June 5, 2010

La vitrina ondera


En 1560, Cósimo I de Medici, Duque de Florencia, recibió en sus manos temblorosas uno de los primeros relojes existentes. Lo primero que hizo después de darle cuerda fue pedirle al artista Maso da San Friano que lo retratara con él. Desde entonces el enjuto mecenas que apoyaba a científicos pobres posa con sus pitillos de la época, acariciando a un perro con una mano y con la otra sosteniendo delicadamente la pieza hi tech de la época. Por entonces, una sesión de esas debía hacerse entre 50 y 100 veces para que el artista captara un momento irrepetible.
450 años después, la postal se repite por todo el mundo vía twitter para los eufóricos primeros compradores del iPad de Mac. Sonrisas con más de 32 dientes dan la bienvenida al tablet que –se supone- reinventa la lectura y convierte al iPhone en sólo un teléfono.


Durante el siglo XVI, quienes podían costearse un retrato aprovechaban el pack completo y se inmortalizaban junto a sus joyas, pieles, pliegos completos de alfombras turcas como Enrique VIII, con la publicación de alguna joya filosófica sin saber siquiera leer o junto a la mascota fallecida décadas atrás. También acariciando algún instrumento musical que veían por primera vez en su vida, todo como parte de una tradición que se repetiría con la invención de la fotografía pasando por las tétricas imágenes del difunto junto a sus libros favoritos o algún juguete que en vida tenía un valor que superaba cualquier novedad tecnológica y que tenía la supuesta finalidad contribuir a la afirmación de su autoridad.

Sin ir más lejos, hoy en día el germen de la ostentación impregna cualquier vitrina. Las fotos de “Mi iPhone y yo” se daban de codazos en Facebook a flickrs para ser parte de la punta de la cadena tecnofílica, cadenas de mails o datos irrelevantes venían precedidas de la pompa y circunstancia de haber sido enviados “desde la Blackberry”. La fiebre fotologuera, ya pasada de moda, aún tiene en las capas medias emocionantes registros de los cabros posando junto a sus más preciadas posesiones ante el resto de sus FF: un fajo de billetes de $20 mil, un revólver o el sueño del auto propio y ajeno a veces.

Esa representación del lujo como proyección de una vida dedicada a tener y que es tan humana y antologable como el retrato de cuerpo entero de Luis XVI, no es diferente al de los primeros daguerrotipos de una madre con todas sus joyas puestas o chicos de cuenta gold luciendo su bling bling de fantasía. Esa imagen de Homero Simpson rendido ante un Mycube preguntándose qué podía él hacer por el chiche es un síntoma revelador de la alambicada presunción de status que la Mapple Store ofrecía a los habitantes de Springfield.

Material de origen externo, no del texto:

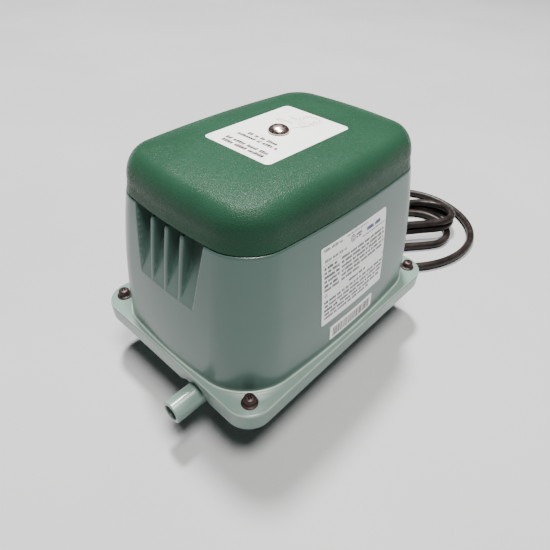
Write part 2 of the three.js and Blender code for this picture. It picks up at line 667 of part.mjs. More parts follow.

El iPad como hermano grande del iPhone, con todas sus limitaciones y todo, es eso. La búsqueda de un hueco nuevo en el estante para acomodarlo junto al netbook de palo cuando en dos meses más la versión nueva con más capacidad, accesorios y funciones llegue 100 dólares más baratas y deje obsoleto al gadget. En el mismo cajón donde deberían quedar las novelas de Stevenson o las autoediciones de Luis Cornejo escondidas. Pero antes que desaparezca el fulgor pasajero del iPad, que el aluminio brille y algo de ese fulgor pasajero se me impregne. En la misma lógica del rapero que pasea la perra en la alfombra roja.

Mientras tanto, los libros seguirán acumulando ese indescriptible olor a vainilla para darle a un día sin batería en el celular el mismo ritmo provinciano que antes tenía capear un apagón leyendo a la luz de las velas. El de la distracción que el dinero no puede comprar.